:: Your instructions ::
Report every line in the listing that contains the string "with".

:: Input material ::
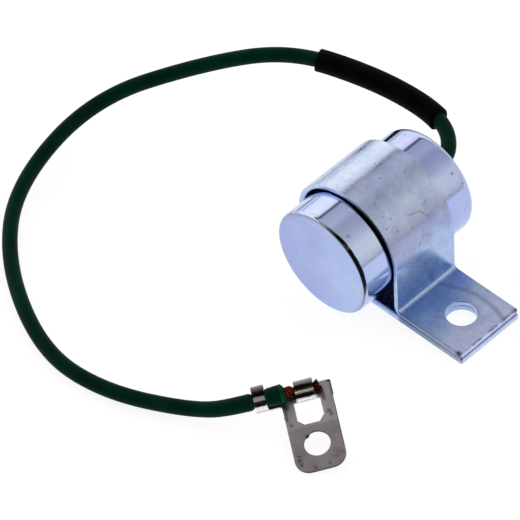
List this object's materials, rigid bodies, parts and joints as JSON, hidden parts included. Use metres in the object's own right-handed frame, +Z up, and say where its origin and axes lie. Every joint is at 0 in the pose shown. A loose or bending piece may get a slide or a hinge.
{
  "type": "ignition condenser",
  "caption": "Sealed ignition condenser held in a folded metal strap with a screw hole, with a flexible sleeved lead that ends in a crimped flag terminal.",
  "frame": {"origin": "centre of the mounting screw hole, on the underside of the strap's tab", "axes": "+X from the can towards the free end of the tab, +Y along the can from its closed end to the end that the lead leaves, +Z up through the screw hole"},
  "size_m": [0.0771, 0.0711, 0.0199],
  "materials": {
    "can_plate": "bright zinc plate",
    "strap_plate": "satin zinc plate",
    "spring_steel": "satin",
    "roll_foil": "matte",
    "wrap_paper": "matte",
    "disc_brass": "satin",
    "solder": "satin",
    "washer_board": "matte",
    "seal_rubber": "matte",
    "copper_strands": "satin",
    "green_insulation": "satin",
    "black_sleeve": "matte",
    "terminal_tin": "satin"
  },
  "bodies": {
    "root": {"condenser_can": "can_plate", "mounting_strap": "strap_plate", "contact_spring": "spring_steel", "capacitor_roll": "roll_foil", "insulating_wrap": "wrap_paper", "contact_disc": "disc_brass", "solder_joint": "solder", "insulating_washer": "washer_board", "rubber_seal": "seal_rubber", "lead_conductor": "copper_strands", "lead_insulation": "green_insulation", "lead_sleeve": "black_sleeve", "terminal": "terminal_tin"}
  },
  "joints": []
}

...

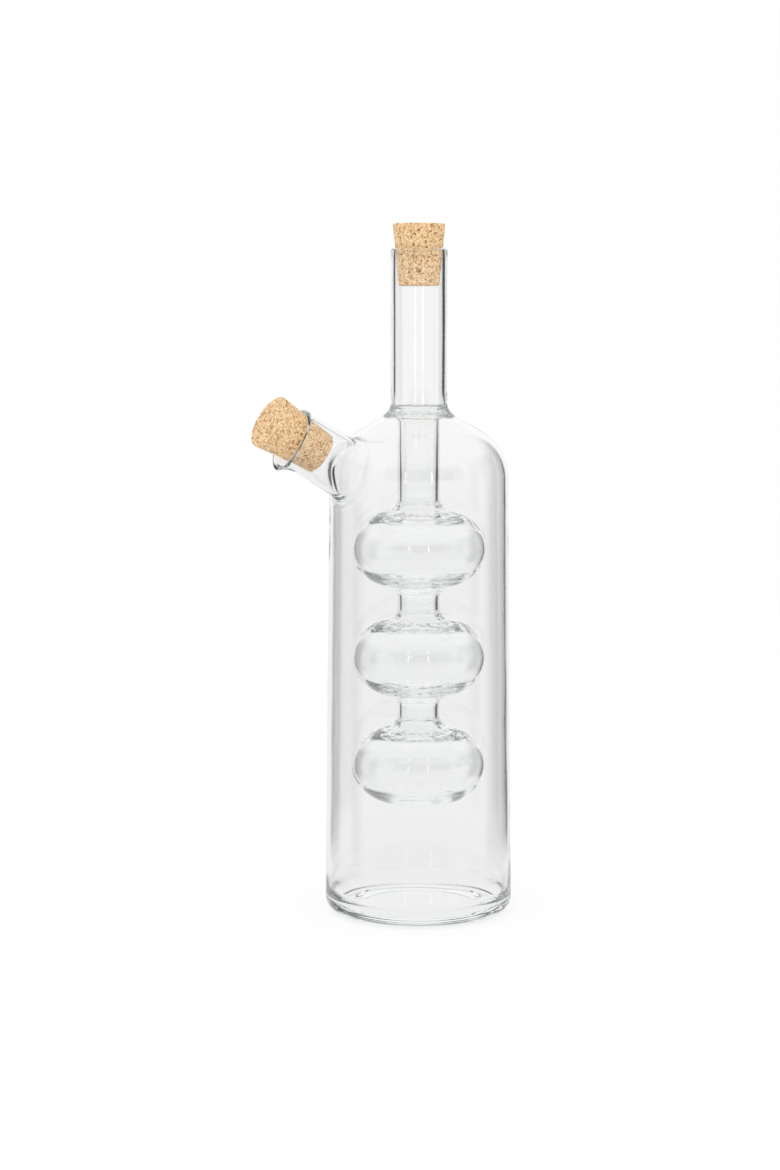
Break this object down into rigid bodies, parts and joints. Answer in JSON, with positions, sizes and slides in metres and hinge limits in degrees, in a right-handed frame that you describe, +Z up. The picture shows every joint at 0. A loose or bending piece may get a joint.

...

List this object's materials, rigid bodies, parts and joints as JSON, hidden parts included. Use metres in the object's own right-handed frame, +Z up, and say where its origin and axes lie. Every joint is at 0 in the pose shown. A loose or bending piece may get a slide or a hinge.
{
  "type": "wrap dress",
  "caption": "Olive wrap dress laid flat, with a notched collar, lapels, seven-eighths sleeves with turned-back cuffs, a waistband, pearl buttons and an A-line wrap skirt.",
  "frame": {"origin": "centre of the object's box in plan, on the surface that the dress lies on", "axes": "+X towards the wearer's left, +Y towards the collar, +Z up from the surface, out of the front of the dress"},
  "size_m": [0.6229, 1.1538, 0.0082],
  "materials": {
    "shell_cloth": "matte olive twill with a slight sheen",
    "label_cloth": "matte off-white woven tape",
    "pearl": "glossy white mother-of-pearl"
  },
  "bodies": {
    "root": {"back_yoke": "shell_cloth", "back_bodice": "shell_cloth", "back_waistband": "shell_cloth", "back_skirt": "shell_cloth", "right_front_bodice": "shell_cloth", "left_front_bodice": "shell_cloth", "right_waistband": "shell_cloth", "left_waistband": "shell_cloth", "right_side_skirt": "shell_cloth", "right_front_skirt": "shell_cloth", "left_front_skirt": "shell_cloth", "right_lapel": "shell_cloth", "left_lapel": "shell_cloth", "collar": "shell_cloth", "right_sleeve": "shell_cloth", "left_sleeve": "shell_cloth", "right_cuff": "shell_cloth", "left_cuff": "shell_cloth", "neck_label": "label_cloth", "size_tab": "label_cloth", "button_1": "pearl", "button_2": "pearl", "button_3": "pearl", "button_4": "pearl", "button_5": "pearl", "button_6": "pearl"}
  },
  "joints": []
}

:: Written response ::
  "caption": "Sealed ignition condenser held in a folded metal strap with a screw hole, with a flexible sleeved lead that ends in a crimped flag terminal.",
Break this object down into rigid bodies, parts and joints. Answer in JSON, with positions, sizes and slides in metres and hinge limits in degrees, in a right-handed frame that you describe, +Z up. The picture shows every joint at 0. A loose or bending piece may get a joint.
  "caption": "Olive wrap dress laid flat, with a notched collar, lapels, seven-eighths sleeves with turned-back cuffs, a waistband, pearl buttons and an A-line wrap skirt.",
    "shell_cloth": "matte olive twill with a slight sheen",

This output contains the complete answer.